¿De qué forma se alinea el principal candidato republicano a la
presidencia de EEUU, Donald Trump, con Abu Bakr al-Baghadi, el hombre al
timón del autoproclamado Estado Islámico –EI-?
Para mucha
gente supone un anatema colocar los dos nombres en el mismo titular. Y
establecer cualquier asociación entre ellos, una abominación.
Después de todo, ¿cómo podría nadie en su sano juicio atreverse a
comparar al bien afeitado hombre blanco de negocios, y principal
candidato al puesto más importante en la democracia liberal más antigua,
con el barbudo predicador fundamentalista, exrecluso y jefe del grupo
terrorista más infame del mundo, el EI?
Definiendo el extremismo
Extremismo es una palabra compleja. En la jerga geopolítica moderna se ha utilizado siempre de forma poco objetiva.

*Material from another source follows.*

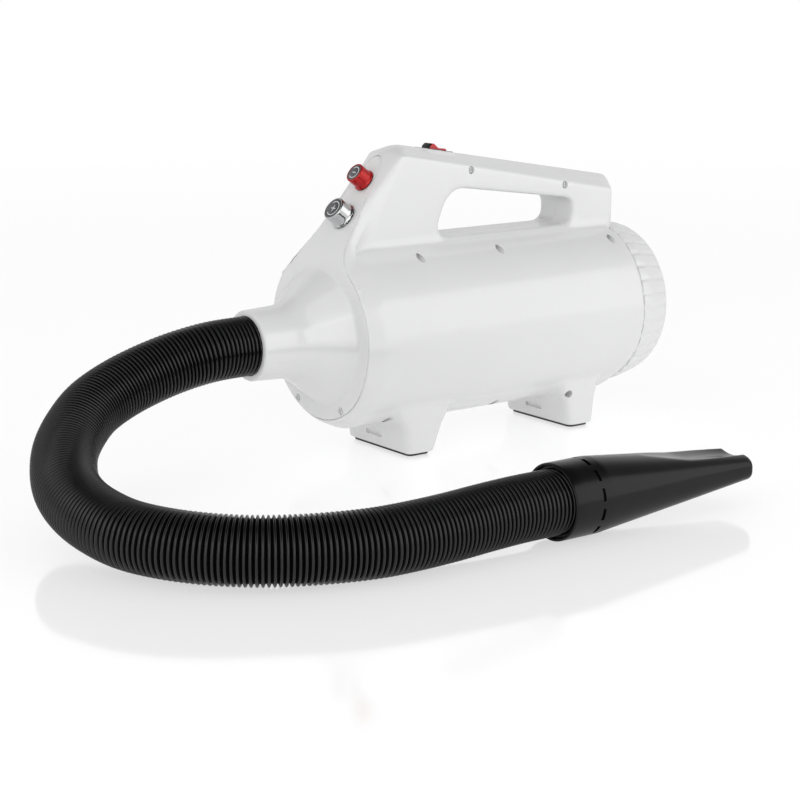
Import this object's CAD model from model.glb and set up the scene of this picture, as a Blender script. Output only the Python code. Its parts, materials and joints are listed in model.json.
import json
from math import acos, atan, atan2, copysign, cos, degrees, hypot, pi, radians, sin, sqrt, tan
import bpy
import bmesh
from mathutils import Matrix, Vector

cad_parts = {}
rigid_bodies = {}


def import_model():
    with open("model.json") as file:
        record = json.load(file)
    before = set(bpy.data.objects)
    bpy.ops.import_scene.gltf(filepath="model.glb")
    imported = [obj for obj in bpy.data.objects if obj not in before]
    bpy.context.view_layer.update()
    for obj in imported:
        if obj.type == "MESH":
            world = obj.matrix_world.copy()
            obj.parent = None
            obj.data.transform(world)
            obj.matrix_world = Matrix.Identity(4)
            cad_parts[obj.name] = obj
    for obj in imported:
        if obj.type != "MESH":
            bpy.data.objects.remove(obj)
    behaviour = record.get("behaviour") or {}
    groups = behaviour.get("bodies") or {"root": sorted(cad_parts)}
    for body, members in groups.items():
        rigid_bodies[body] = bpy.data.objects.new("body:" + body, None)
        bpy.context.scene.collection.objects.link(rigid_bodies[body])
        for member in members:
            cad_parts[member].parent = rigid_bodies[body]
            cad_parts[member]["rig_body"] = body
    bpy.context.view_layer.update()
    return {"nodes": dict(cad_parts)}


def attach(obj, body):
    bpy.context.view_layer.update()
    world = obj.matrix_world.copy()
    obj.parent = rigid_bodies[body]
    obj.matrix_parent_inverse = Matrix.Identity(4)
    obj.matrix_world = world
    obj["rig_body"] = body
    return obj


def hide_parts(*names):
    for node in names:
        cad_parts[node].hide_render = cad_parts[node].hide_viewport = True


# Pet dryer: a white two-part housing with a front cover, a ribbed black hose and a flat nozzle.
# Lengths of the shapes are in millimetres and are scaled by mm; cord, camera and studio are given in metres.
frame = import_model()
nodes = frame["nodes"]
mm = 0.001


# small modelling helpers

def selectNone():
    bpy.ops.object.select_all(action="DESELECT")


def only(*objs):
    if bpy.context.object and bpy.context.object.mode != "OBJECT":
        bpy.ops.object.mode_set(mode="OBJECT")
    selectNone()
    for obj in objs:
        obj.select_set(True)
    bpy.context.view_layer.objects.active = objs[0]


def startEdit(obj, kind="VERT"):
    only(obj)
    bpy.ops.object.mode_set(mode="EDIT")
    bpy.ops.mesh.select_mode(type=kind)
    bpy.ops.mesh.select_all(action="SELECT")


def endEdit(obj, mergeAt=1e-6):
    bpy.ops.mesh.select_all(action="SELECT")
    if mergeAt:
        bpy.ops.mesh.remove_doubles(threshold=mergeAt)
    bpy.ops.mesh.normals_make_consistent(inside=False)
    bpy.ops.object.mode_set(mode="OBJECT")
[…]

Otorgar etiquetas de “extremista” o “moderado” a individuos,
movimientos, dirigentes y régimen ha obedecido por lo general a
cuestiones ideológicas y por lo tanto estériles. Sin embargo, ha
resultado ser un útil constructo imperial.
Se suele describir
como “moderados” a los aliados de las potencias mundiales, mientras que
sus oponentes políticos son clasificados como “extremistas” o
“terroristas”.
En este sentido, el extremismo depende
–principalmente aunque no de forma exclusiva- de los actores y no de sus
acciones. Por ejemplo, si eres aliado de EEUU, eres por definición
moderado, porque se ha asumido que EEUU representa la moderación.
En tal contexto, es irrelevante que un grupo o un régimen emprendan
guerras, perpetren actos terroristas y ocupen a otros pueblos, o que
sean religiosamente intolerantes y totalitarios. Por el contrario, se
definen como moderados según su orientación política. Incluso después de
que EEUU invadiera y ocupara Iraq con falsos pretextos, continuó
tildando a los iraquíes de moderados y extremistas dependiendo de si
apoyaban o no sus iniciativas y objetivos.